Schließlich ist mit einer zeitnahen Überarbeitung der EU-CSR-Richtlinie zu rechnen: Im sogenannten Fitness-Check hat die EU-Kommission alle EU-Richtlinien und -Verordnungen mit Rechnungslegungsbezug dahingehend hinterfragt, ob sie vor dem Hintergrund einer nachhaltigen Entwicklung zu überarbeiten seien. Zwar wurde die Veröffentlichung der Zusammenfassung der Ergebnisse mehrfach verschoben und steht aktuell noch aus. Nach Aussage der EU-Kommission zeigen die Ergebnisse jedoch, dass insbesondere die CSR-Richtlinie durch die zwischenzeitlichen Entwicklungen mittlerweile überarbeitungsbedürftig sei. Zentrale Kritikpunkte sind die doppelte Wesentlichkeit, eine unzureichende Klimarisikoberichterstattung und eine unzureichende Verankerung in den bestehenden Corporate-Governance-Mechanismen. Nach Überarbeitung der CSR-Richtlinie dürfte eine umfangreichere Berichterstattung über die Auswirkungen der Geschäftstätigkeit erforderlich sein. Experten gehen auch davon aus, dass der Kreis der berichtspflichtigen Unternehmen ausgeweitet werden dürfte, die Berichterstattung zwingend im Lagebericht aufzunehmen sei (statt bis zu vier Monate nach Abschlussstichtag in einem separaten Dokument), die Möglichkeit des Unterlassens nachteiliger Angaben wegfallen sollte und die Angaben in die gesetzliche Abschlussprüfung einzubeziehen seien. Dies wäre letztlich eine Angleichung an den für den „traditionellen“ Lagebericht gültigen Rechtsrahmen.

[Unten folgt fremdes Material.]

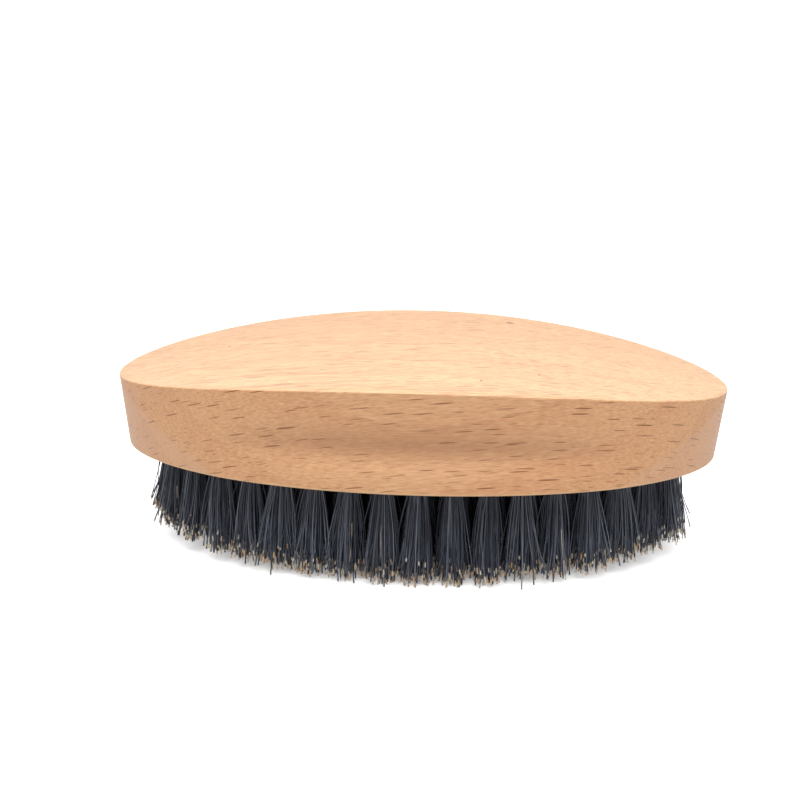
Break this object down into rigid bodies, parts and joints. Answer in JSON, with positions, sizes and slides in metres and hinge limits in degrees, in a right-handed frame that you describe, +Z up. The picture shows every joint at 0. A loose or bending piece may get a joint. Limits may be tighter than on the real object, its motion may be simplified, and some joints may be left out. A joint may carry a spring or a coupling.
{
  "type": "beard brush",
  "caption": "Oval palm beard brush: an arched beech block with shallow finger grooves, and dark boar bristle tufts set in rings in its flat underside.",
  "frame": {"origin": "centre of the footprint, on the plane that the longest bristle tips stand on", "axes": "+X along the brush's length, +Y across it, +Z up from the bristle tips to the arched top of the block"},
  "size_m": [0.125, 0.063, 0.0414],
  "materials": {
    "beech_wood": "satin",
    "boar_bristle": "satin",
    "anchor_wire": "satin"
  },
  "bodies": {
    "root": {"wooden_block": "beech_wood", "outer_tuft_01": "boar_bristle", "outer_tuft_02": "boar_bristle", "outer_tuft_03": "boar_bristle", "outer_tuft_04": "boar_bristle", "outer_tuft_05": "boar_bristle", "outer_tuft_06": "boar_bristle", "outer_tuft_07": "boar_bristle", "outer_tuft_08": "boar_bristle", "outer_tuft_09": "boar_bristle", "outer_tuft_10": "boar_bristle", "outer_tuft_11": "boar_bristle", "outer_tuft_12": "boar_bristle", "outer_tuft_13": "boar_bristle", "outer_tuft_14": "boar_bristle", "outer_tuft_15": "boar_bristle", "outer_tuft_16": "boar_bristle", "outer_tuft_17": "boar_bristle", "outer_tuft_18": "boar_bristle", "outer_tuft_19": "boar_bristle", "outer_tuft_20": "boar_bristle", "outer_tuft_21": "boar_bristle", "outer_tuft_22": "boar_bristle", "outer_tuft_23": "boar_bristle", "outer_tuft_24": "boar_bristle", "outer_tuft_25": "boar_bristle", "outer_tuft_26": "boar_bristle", "outer_tuft_27": "boar_bristle", "outer_tuft_28": "boar_bristle", "outer_tuft_29": "boar_bristle", "outer_tuft_30": "boar_bristle", "outer_tuft_31": "boar_bristle", "outer_tuft_32": "boar_bristle", "outer_tuft_33": "boar_bristle", "outer_tuft_34": "boar_bristle", "outer_tuft_35": "boar_bristle", "outer_tuft_36": "boar_bristle", "second_ring_tufts_01": "boar_bristle", "second_ring_tufts_02": "boar_bristle", "second_ring_tufts_03": "boar_bristle", "second_ring_tufts_04": "boar_bristle", "second_ring_tufts_05": "boar_bristle", "second_ring_tufts_06": "boar_bristle", "second_ring_tufts_07": "boar_bristle", "second_ring_tufts_08": "boar_bristle", "second_ring_tufts_09": "boar_bristle", "second_ring_tufts_10": "boar_bristle", "second_ring_tufts_11": "boar_bristle", "second_ring_tufts_12": "boar_bristle", "second_ring_tufts_13": "boar_bristle", "second_ring_tufts_14": "boar_bristle", "third_ring_tufts_01": "boar_bristle", "third_ring_tufts_02": "boar_bristle", "third_ring_tufts_03": "boar_bristle", "third_ring_tufts_04": "boar_bristle", "third_ring_tufts_05": "boar_bristle", "centre_row_tufts_01": "boar_bristle", "centre_row_tufts_02": "boar_bristle", "centre_row_tufts_03": "boar_bristle"}
  },
  "joints": []
}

Zusammenfassend nehmen wir folgende Entwicklungen wahr:

Die Zeiten von „bunten Unternehmensbroschüren zu Baumpflanz- und Schulbau-Projekten“ gehen zu Ende: Nachhaltigkeit als entscheidendes Alleinstellungsmerkmal am Kapitalmarkt wird verstärkt auch regulatorisch gefordert und reglementiert. Im Interesse des Unternehmens und seiner Eigentümer müssen Vorstände und Aufsichtsräte Risiko- und Compliance-Management sowie internes und externes Reporting grundlegend an die geänderten Rahmenbedingungen anpassen.